(CAD and scene scripts)
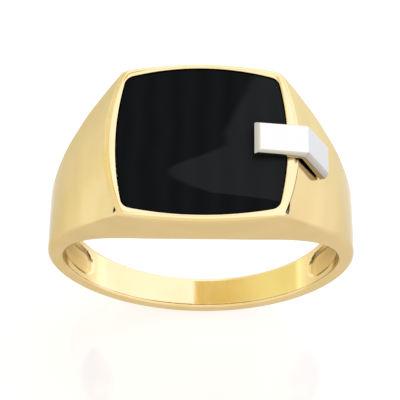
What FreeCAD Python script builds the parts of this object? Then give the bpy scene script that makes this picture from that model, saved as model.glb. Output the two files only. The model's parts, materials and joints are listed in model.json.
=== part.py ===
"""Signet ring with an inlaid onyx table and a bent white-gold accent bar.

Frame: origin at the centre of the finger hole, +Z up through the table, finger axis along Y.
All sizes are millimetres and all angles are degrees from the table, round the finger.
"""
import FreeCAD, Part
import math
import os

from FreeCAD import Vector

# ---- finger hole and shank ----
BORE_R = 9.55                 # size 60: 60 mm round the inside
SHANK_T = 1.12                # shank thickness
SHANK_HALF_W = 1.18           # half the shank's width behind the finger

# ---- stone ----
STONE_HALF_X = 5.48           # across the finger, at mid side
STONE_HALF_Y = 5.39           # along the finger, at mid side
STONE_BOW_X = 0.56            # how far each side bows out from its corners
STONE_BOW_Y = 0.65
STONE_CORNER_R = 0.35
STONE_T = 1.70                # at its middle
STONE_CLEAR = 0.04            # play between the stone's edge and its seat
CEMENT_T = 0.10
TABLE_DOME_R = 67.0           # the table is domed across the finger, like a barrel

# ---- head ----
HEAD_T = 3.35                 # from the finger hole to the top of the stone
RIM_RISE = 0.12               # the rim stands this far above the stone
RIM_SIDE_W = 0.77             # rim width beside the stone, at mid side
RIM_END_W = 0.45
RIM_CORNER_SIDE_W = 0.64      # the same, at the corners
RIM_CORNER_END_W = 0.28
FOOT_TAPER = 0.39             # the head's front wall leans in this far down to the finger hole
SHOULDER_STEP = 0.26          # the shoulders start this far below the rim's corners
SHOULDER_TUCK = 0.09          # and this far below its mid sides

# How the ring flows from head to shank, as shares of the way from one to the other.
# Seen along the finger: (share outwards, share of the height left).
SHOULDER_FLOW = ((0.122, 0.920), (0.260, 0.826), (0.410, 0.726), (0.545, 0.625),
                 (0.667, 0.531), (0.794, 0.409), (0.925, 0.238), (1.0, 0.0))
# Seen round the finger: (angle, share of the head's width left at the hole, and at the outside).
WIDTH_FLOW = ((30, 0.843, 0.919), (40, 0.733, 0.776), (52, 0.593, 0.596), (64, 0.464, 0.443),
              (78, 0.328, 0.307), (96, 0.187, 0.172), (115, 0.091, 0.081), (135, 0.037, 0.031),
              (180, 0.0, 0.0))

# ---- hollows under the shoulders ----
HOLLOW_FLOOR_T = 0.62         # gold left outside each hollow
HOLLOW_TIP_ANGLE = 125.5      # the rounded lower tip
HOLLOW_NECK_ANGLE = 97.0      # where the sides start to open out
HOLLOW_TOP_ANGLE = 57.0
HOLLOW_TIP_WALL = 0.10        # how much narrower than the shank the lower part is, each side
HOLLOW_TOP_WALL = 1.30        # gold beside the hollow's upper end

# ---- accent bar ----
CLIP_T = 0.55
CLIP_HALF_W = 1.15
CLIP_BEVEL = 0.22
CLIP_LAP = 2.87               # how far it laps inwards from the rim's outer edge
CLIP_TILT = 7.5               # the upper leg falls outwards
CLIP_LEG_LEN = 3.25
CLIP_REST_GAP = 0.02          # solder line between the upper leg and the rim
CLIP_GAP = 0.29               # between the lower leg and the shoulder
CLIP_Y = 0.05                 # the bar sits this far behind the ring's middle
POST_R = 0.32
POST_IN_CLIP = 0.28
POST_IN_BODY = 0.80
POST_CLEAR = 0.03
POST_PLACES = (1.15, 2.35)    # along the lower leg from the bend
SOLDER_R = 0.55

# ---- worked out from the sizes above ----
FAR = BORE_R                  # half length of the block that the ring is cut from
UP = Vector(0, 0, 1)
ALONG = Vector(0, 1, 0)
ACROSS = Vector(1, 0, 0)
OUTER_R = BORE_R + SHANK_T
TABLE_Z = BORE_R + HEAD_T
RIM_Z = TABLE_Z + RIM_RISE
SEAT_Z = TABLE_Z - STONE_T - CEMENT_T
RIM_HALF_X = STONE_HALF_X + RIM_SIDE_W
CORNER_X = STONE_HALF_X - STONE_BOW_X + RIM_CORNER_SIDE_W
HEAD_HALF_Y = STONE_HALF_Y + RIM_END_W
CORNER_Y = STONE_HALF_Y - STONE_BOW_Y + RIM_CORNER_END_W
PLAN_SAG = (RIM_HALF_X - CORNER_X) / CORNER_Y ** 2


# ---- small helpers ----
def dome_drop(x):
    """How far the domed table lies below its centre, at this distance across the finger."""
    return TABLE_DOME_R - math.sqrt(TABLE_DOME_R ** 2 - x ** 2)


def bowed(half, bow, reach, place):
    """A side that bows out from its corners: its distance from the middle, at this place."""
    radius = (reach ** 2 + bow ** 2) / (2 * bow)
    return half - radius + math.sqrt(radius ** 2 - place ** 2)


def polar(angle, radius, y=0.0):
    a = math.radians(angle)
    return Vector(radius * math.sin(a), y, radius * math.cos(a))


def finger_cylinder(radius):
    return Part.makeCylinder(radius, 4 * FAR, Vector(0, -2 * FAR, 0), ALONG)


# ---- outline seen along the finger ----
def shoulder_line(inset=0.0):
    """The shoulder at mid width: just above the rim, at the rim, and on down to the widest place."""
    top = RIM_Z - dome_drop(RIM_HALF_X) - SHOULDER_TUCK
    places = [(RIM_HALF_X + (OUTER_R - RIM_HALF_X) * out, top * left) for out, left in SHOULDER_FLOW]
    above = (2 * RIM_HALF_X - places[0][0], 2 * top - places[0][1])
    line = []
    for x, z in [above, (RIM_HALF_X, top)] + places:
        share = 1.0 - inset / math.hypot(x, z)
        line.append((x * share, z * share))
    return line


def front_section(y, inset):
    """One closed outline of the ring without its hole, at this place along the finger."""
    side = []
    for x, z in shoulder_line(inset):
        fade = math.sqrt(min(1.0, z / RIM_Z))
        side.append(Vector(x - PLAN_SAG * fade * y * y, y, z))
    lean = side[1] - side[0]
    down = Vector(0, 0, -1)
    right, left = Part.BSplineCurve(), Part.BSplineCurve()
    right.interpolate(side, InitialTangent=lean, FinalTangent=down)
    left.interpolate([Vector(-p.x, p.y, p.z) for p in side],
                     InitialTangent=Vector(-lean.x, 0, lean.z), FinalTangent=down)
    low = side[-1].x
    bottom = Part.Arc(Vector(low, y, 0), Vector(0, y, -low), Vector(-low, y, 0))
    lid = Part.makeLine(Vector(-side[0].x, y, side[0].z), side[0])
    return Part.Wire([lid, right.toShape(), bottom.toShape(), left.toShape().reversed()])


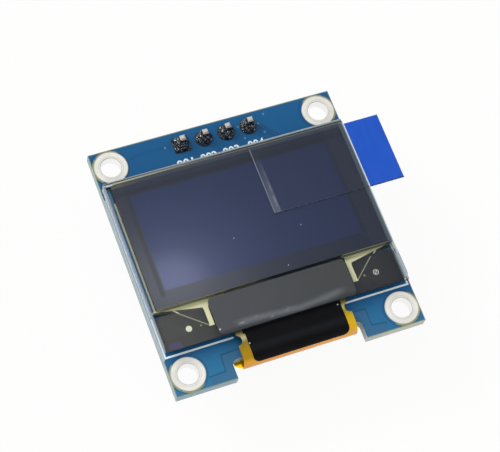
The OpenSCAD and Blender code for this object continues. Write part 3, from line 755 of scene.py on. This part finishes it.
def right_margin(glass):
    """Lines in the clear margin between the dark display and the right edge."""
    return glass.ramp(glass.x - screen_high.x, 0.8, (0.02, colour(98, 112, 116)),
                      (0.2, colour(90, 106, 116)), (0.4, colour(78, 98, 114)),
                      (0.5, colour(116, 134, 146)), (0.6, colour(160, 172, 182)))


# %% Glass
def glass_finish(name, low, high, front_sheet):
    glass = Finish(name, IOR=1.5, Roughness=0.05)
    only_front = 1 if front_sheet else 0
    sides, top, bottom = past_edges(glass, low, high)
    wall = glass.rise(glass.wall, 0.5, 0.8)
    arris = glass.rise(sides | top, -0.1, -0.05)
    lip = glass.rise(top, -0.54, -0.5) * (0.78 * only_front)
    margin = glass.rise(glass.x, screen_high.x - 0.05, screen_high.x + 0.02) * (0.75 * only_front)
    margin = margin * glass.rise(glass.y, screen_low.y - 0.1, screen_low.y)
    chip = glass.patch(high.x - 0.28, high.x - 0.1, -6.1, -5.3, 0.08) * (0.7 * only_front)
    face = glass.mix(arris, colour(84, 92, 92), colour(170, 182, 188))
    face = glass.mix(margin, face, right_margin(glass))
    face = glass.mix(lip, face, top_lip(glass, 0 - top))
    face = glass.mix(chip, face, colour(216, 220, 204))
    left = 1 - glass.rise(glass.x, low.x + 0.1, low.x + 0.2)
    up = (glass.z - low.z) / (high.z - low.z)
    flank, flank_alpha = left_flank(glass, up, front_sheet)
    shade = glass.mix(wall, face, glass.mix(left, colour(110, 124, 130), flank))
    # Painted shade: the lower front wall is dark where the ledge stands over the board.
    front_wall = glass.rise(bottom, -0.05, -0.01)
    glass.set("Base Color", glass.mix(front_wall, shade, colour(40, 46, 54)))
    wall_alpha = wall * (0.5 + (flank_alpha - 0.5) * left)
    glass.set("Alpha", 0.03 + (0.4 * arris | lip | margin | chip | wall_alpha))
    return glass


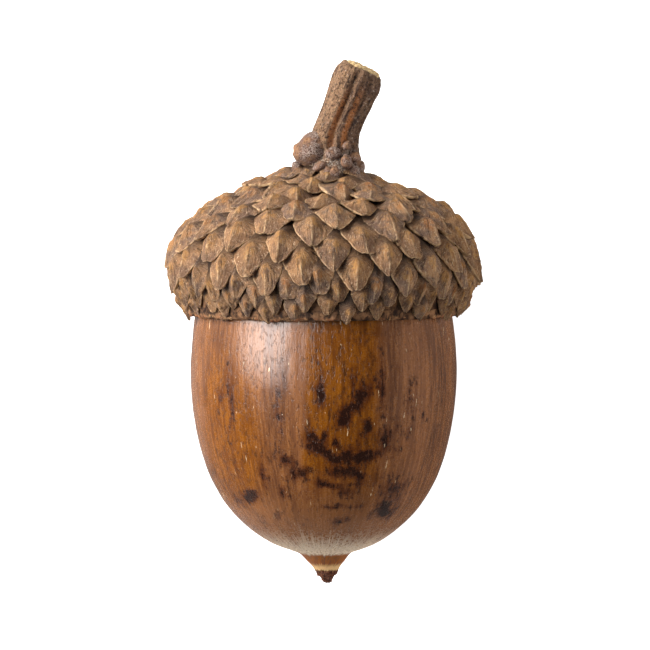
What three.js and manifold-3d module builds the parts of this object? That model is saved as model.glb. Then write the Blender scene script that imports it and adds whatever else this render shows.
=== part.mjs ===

**PROBLEM STATEMENT**
Begin with the first line of the listing and copy exactly through the line that contains "from FreeCAD import Vector", please, keeping both ends and leaving out everything after.

**RESULT OF THE TASK**
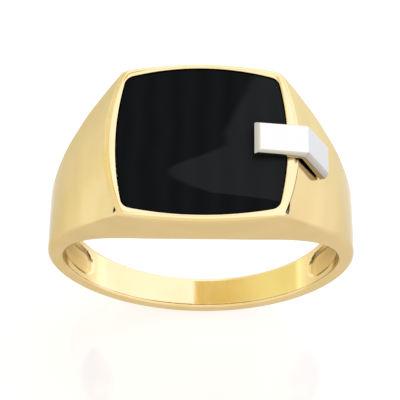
What FreeCAD Python script builds the parts of this object? Then give the bpy scene script that makes this picture from that model, saved as model.glb. Output the two files only. The model's parts, materials and joints are listed in model.json.
=== part.py ===
"""Signet ring with an inlaid onyx table and a bent white-gold accent bar.

Frame: origin at the centre of the finger hole, +Z up through the table, finger axis along Y.
All sizes are millimetres and all angles are degrees from the table, round the finger.
"""
import FreeCAD, Part
import math
import os

from FreeCAD import Vector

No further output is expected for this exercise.